If you get a ERROR:boto:403 Forbidden at this point it’s probably because you haven’t assigned the AmazonEC2FullAccesspolicy to the user account you’re using for the ACCESS_KEY.
You might also see some errors SSH connection error the script will keep retrying until the instances are SSH ready so don’t worry if you see this message a couple of times.
Once the install is finished you’ll see some log messages similar to below:
Once the install is completed you can get the master hostname by running the following command:
./spark-ec2 -i <key_file> -k <key_pair> get-master test-cluster
Virtual Private Cloud
If you already have other AWS services running you are probably making use of Virtual Private Clouds (VPC) that lets you provision a logically isolated section of the Amazon Web Services (AWS) Cloud where you can launch AWS resources in a virtual network that you define. If you’re wanting to launch your Spark cluster in the same VPC as your other services then you need to run ./spark-ec2 -k <keypair> -i <key-file> -s <num-slaves> --vpc-id=<vpc-id> --subnet-id=<subnet-id> launch <cluster-name> , where <keypair> is the name of your EC2 key pair (that you gave it when you created it), <key-file> is the private key file for your key pair, <num-slaves> is the number of slave nodes to launch (try 1 at first), <vpc-id> is the name of your VPC, <subnet-id> is the name of your subnet, and <cluster-name> is the name to give to your cluster.
Go into the ec2 directory in the release of Spark you downloaded. and run ./spark-ec2 -k <keypair> -i <key-file> login <cluster-name> to SSH into the cluster, where <keypair> and <key-file> are as above. (This is just for convenience; you could also use the EC2 console.) For example:
./spark-ec2 --key-pair=awskey --identity-file=awskey.pem login test-cluster
To deploy code or data within your cluster, you can log in and use the provided script ~/spark-ec2/copy-dir, which, given a directory path, RSYNCs it to the same location on all the slaves.

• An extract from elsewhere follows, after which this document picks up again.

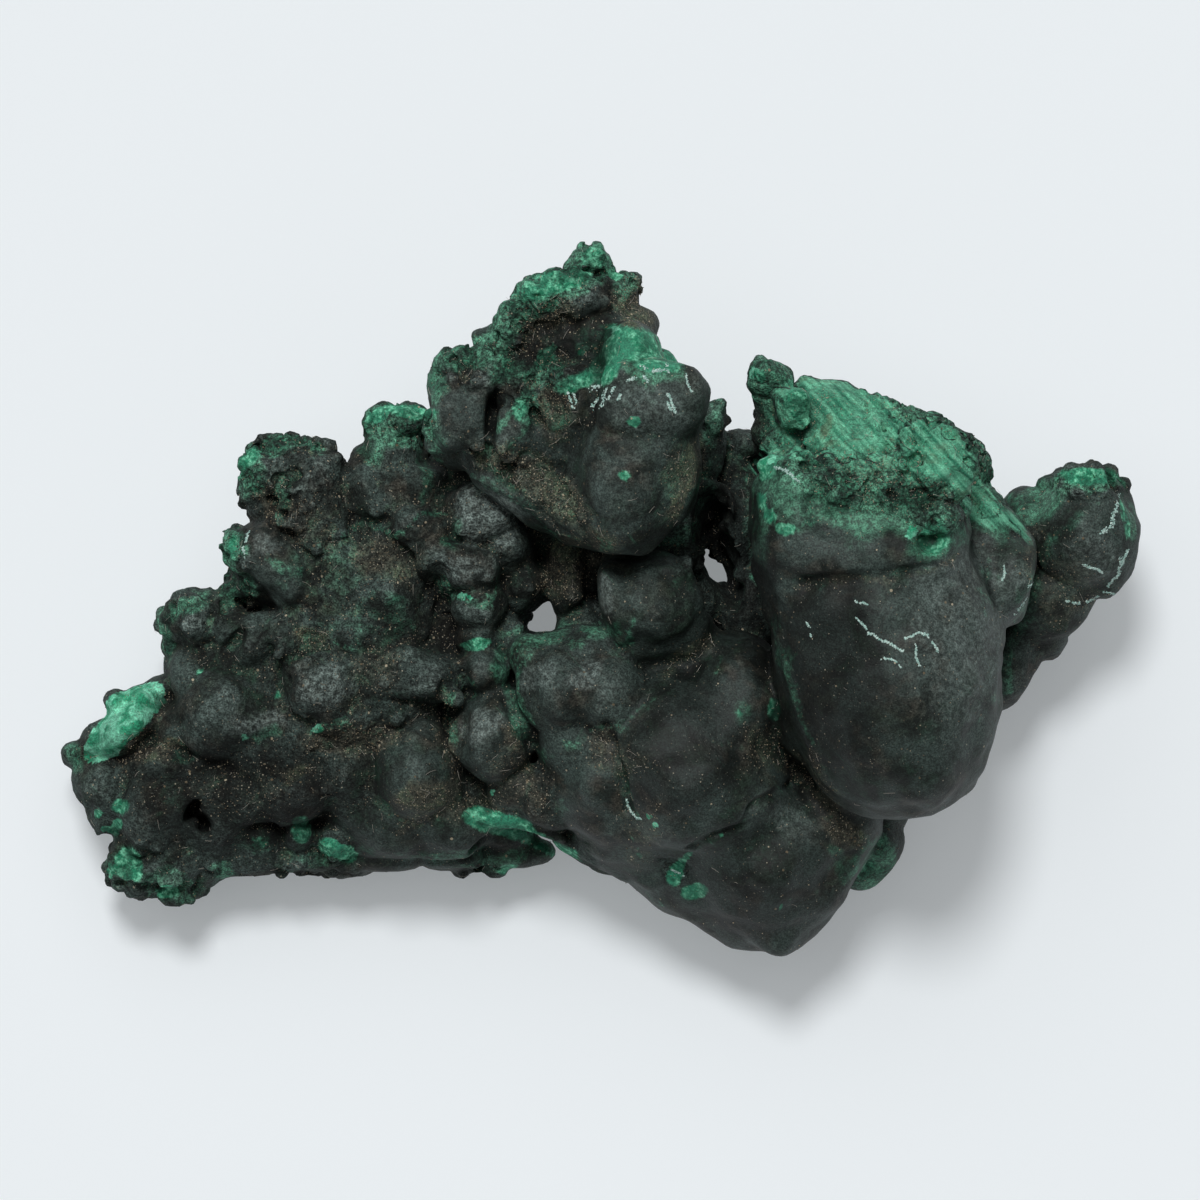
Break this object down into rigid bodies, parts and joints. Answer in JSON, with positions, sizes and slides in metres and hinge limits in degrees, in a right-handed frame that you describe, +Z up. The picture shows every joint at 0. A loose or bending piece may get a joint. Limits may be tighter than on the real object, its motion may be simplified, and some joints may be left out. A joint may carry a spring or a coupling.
{
  "type": "malachite specimen",
  "caption": "Knobbly botryoidal malachite specimen, one dark green-black stone with smooth lobes, crusty knobs and bright green broken faces, lying on its flat broken underside",
  "frame": {"origin": "middle of the bounding box, on the surface that the specimen rests on", "axes": "+X along the specimen's longest extent towards the end with the lone rounded arm, +Y across it towards the tall pointed lobe, +Z up out of the surface"},
  "size_m": [0.108, 0.0702, 0.0447],
  "materials": {
    "malachite": "matte dark green-black stone with bright green patches and satin lobes"
  },
  "bodies": {
    "root": {"malachite_specimen": "malachite"}
  },
  "joints": []
}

If your application needs to access large datasets, the fastest way to do that is to load them from Amazon S3 or an Amazon EBS device into an instance of the Hadoop Distributed File System (HDFS) on your nodes. The spark-ec2 script already sets up a HDFS instance for you. It’s installed in /root/ephemeral-hdfs, and can be accessed using the bin/hadoop script in that directory. Note that the data in this HDFS goes away when you stop and restart a machine.
There is also a persistent HDFS instance in /root/persistent-hdfs that will keep data across cluster restarts. Typically each node has relatively little space of persistent data (about 3 GB), but you can use the –ebs-vol-size option to spark-ec2 to attach a persistent EBS volume to each node for storing the persistent HDFS.
Finally, if you get errors while running your application, look at the slave’s logs for that application inside of the scheduler work directory (/root/spark/work). You can also view the status of the cluster using the web UI: http://<master-hostname>:8080.
Accessing data stored on Amazon S3
If you need access to data stored on S3 you need to remember to use the –copy-aws-credentials option of the spark-ec2 script. You can then access the data on your S3 bucket from your Spark applications:
x = sc.textFile("s3n://<yourbucketname>/*")
Terminating your Spark cluster
Note that there is no way to recover data on EC2 nodes after shutting them down! Make sure you have copied everything important off the nodes before stopping them.
Go into the ec2 directory in the release of Spark you downloaded.
Run ./spark-ec2 destroy <cluster-name> . The script will ask for a confirmation before it deletes anything!
The spark-ec2 script also supports pausing a cluster. In this case, the VMs are stopped but not terminated, so they lose all data on ephemeral disks but keep the data in their root partitions and their persistent-hdfs. Stopped machines will not cost you any EC2 cycles, but will continue to cost money for EBS storage.
To stop one of your clusters, go into the ec2 directory and run
./spark-ec2 --region=<ec2-region> stop <cluster-name> .
To restart it later, run ./spark-ec2 -i <key-file> --region=<ec2-region> start <cluster-name> .
To ultimately destroy the cluster and stop consuming EBS space, run ./spark-ec2 --region=<ec2-region> destroy <cluster-name> as described in the previous section.